begin Record extracts
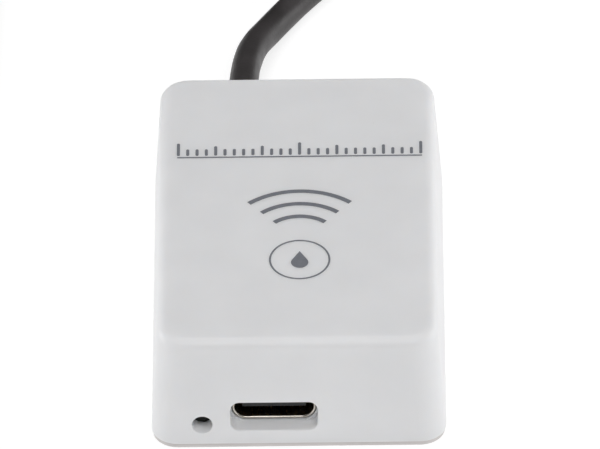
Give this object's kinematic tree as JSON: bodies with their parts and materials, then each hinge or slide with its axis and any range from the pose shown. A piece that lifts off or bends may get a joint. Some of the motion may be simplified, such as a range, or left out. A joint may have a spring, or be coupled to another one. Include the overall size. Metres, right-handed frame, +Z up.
{
  "type": "wireless humidity sensor",
  "caption": "Small drafted white plastic wireless sensor case with a USB-C socket, a reset pinhole and a slotted humidity probe on a coiled black lead.",
  "frame": {"origin": "on the table under the middle of the case", "axes": "+Z up, +Y from the socket end towards the lead end, +X to the right seen from the socket end"},
  "size_m": [0.0615, 0.1242, 0.0138],
  "materials": {
    "case_white": "fine satin moulded ABS",
    "cover_white": "fine matt moulded ABS",
    "screw_zinc": "zinc plated",
    "board_black": "black solder mask",
    "socket_steel": "bright nickel-plated stamping",
    "black_nylon": "moulded glass-filled nylon",
    "contact_gold": "gold flash",
    "switch_steel": "stamped stainless",
    "can_tin": "tinned steel sheet",
    "antenna_copper": "gold-flashed copper",
    "module_black": "black solder mask",
    "chip_epoxy": "moulded epoxy",
    "ceramic_tan": "fired ceramic",
    "solder_tin": "tin",
    "led_lens": "clear epoxy over phosphor",
    "nylon_ivory": "natural nylon",
    "wire_red": "PVC",
    "wire_black": "PVC",
    "wire_yellow": "PVC",
    "wire_white": "PVC",
    "lead_black": "matt PVC jacket",
    "tie_nylon": "natural nylon",
    "tie_black": "coated wire tie",
    "rubber_black": "moulded rubber",
    "probe_black": "matt moulded ABS",
    "filter_white": "porous PTFE"
  },
  "bodies": {
    "housing": {"top_shell": "case_white", "base_cover": "cover_white", "cover_screws": "screw_zinc", "main_board": "board_black", "usb_shell": "socket_steel", "usb_tongue": "black_nylon", "usb_contacts": "contact_gold", "reset_switch_body": "black_nylon", "switch_dome": "switch_steel", "switch_cover": "switch_steel", "switch_terminals": "solder_tin", "radio_board": "module_black", "radio_can": "can_tin", "radio_antenna": "antenna_copper", "voltage_regulator": "chip_epoxy", "regulator_leads": "solder_tin", "chip_capacitors": "ceramic_tan", "capacitor_ends": "solder_tin", "chip_resistors": "chip_epoxy", "resistor_ends": "solder_tin", "status_led": "led_lens", "wire_header": "nylon_ivory", "header_pins": "contact_gold", "wire_plug": "nylon_ivory", "wire_red": "wire_red", "wire_black": "wire_black", "wire_yellow": "wire_yellow", "wire_white": "wire_white", "jacket_end": "lead_black", "strain_tie": "tie_nylon", "cable_grommet": "rubber_black", "sensor_lead": "lead_black", "cable_coil": "lead_black", "coil_tie": "tie_black", "lead_tail": "lead_black", "probe_boot": "rubber_black", "probe_body": "probe_black", "probe_cap": "probe_black", "probe_filter": "filter_white", "probe_board": "board_black", "sensor_chip": "chip_epoxy", "probe_capacitor": "ceramic_tan"},
    "reset_button": {"reset_plunger": "black_nylon"}
  },
  "joints": [
    {"name": "reset_press", "type": "slide", "parent": "housing", "child": "reset_button", "axis": [0, 1, 0], "range_m": [0, 0.00025], "stiffness_N_per_m": 2000}
  ]
}
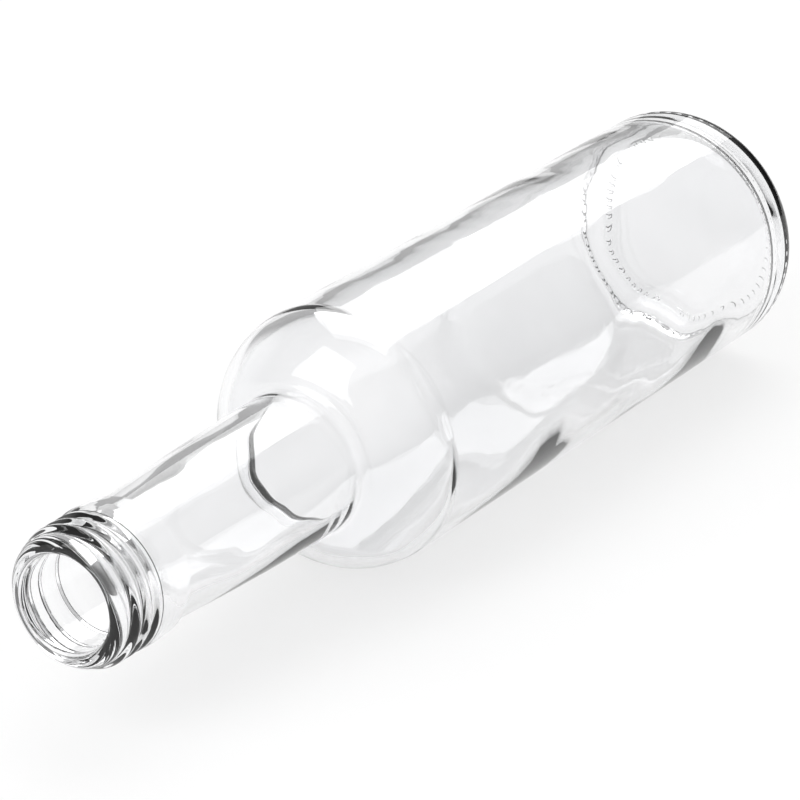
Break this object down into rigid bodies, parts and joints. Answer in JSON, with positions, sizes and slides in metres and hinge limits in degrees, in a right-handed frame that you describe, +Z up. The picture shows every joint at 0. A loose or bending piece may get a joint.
end Record extracts
Short task -> Print out all the entries precisely as written.

The response ->
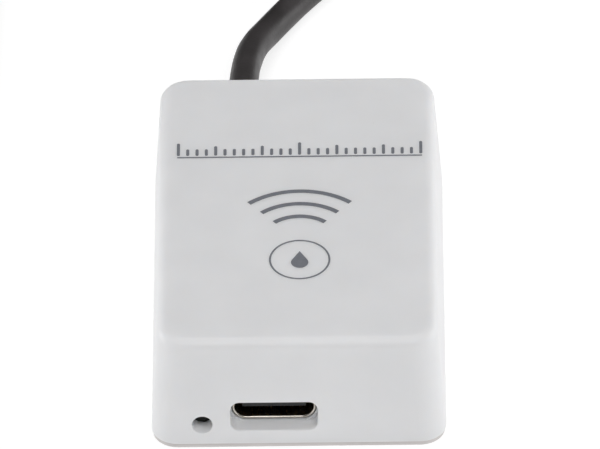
Give this object's kinematic tree as JSON: bodies with their parts and materials, then each hinge or slide with its axis and any range from the pose shown. A piece that lifts off or bends may get a joint. Some of the motion may be simplified, such as a range, or left out. A joint may have a spring, or be coupled to another one. Include the overall size. Metres, right-handed frame, +Z up.
{
  "type": "wireless humidity sensor",
  "caption": "Small drafted white plastic wireless sensor case with a USB-C socket, a reset pinhole and a slotted humidity probe on a coiled black lead.",
  "frame": {"origin": "on the table under the middle of the case", "axes": "+Z up, +Y from the socket end towards the lead end, +X to the right seen from the socket end"},
  "size_m": [0.0615, 0.1242, 0.0138],
  "materials": {
    "case_white": "fine satin moulded ABS",
    "cover_white": "fine matt moulded ABS",
    "screw_zinc": "zinc plated",
    "board_black": "black solder mask",
    "socket_steel": "bright nickel-plated stamping",
    "black_nylon": "moulded glass-filled nylon",
    "contact_gold": "gold flash",
    "switch_steel": "stamped stainless",
    "can_tin": "tinned steel sheet",
    "antenna_copper": "gold-flashed copper",
    "module_black": "black solder mask",
    "chip_epoxy": "moulded epoxy",
    "ceramic_tan": "fired ceramic",
    "solder_tin": "tin",
    "led_lens": "clear epoxy over phosphor",
    "nylon_ivory": "natural nylon",
    "wire_red": "PVC",
    "wire_black": "PVC",
    "wire_yellow": "PVC",
    "wire_white": "PVC",
    "lead_black": "matt PVC jacket",
    "tie_nylon": "natural nylon",
    "tie_black": "coated wire tie",
    "rubber_black": "moulded rubber",
    "probe_black": "matt moulded ABS",
    "filter_white": "porous PTFE"
  },
  "bodies": {
    "housing": {"top_shell": "case_white", "base_cover": "cover_white", "cover_screws": "screw_zinc", "main_board": "board_black", "usb_shell": "socket_steel", "usb_tongue": "black_nylon", "usb_contacts": "contact_gold", "reset_switch_body": "black_nylon", "switch_dome": "switch_steel", "switch_cover": "switch_steel", "switch_terminals": "solder_tin", "radio_board": "module_black", "radio_can": "can_tin", "radio_antenna": "antenna_copper", "voltage_regulator": "chip_epoxy", "regulator_leads": "solder_tin", "chip_capacitors": "ceramic_tan", "capacitor_ends": "solder_tin", "chip_resistors": "chip_epoxy", "resistor_ends": "solder_tin", "status_led": "led_lens", "wire_header": "nylon_ivory", "header_pins": "contact_gold", "wire_plug": "nylon_ivory", "wire_red": "wire_red", "wire_black": "wire_black", "wire_yellow": "wire_yellow", "wire_white": "wire_white", "jacket_end": "lead_black", "strain_tie": "tie_nylon", "cable_grommet": "rubber_black", "sensor_lead": "lead_black", "cable_coil": "lead_black", "coil_tie": "tie_black", "lead_tail": "lead_black", "probe_boot": "rubber_black", "probe_body": "probe_black", "probe_cap": "probe_black", "probe_filter": "filter_white", "probe_board": "board_black", "sensor_chip": "chip_epoxy", "probe_capacitor": "ceramic_tan"},
    "reset_button": {"reset_plunger": "black_nylon"}
  },
  "joints": [
    {"name": "reset_press", "type": "slide", "parent": "housing", "child": "reset_button", "axis": [0, 1, 0], "range_m": [0, 0.00025], "stiffness_N_per_m": 2000}
  ]
}
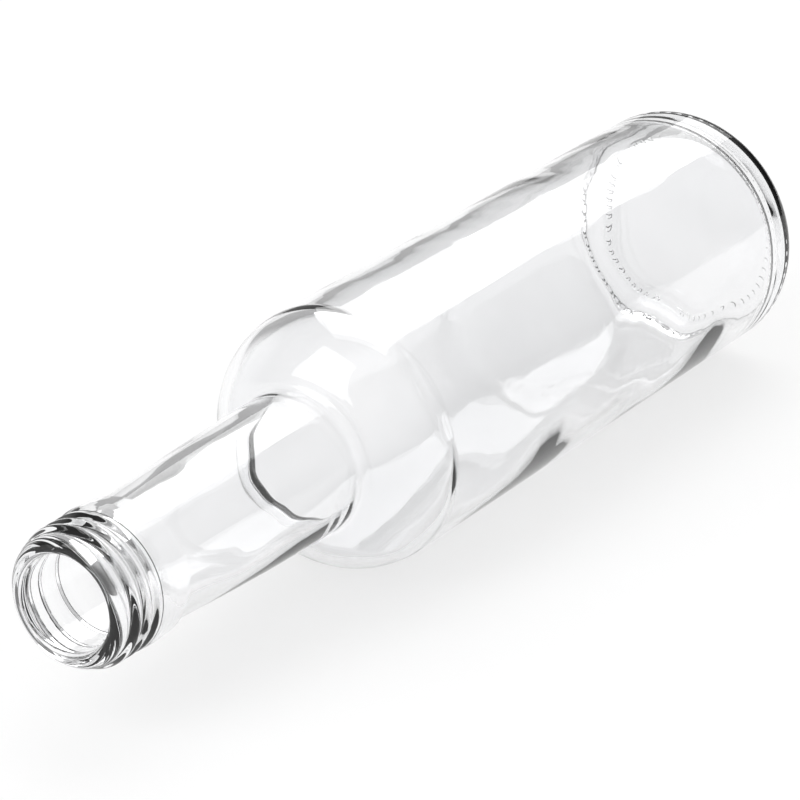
Break this object down into rigid bodies, parts and joints. Answer in JSON, with positions, sizes and slides in metres and hinge limits in degrees, in a right-handed frame that you describe, +Z up. The picture shows every joint at 0. A loose or bending piece may get a joint.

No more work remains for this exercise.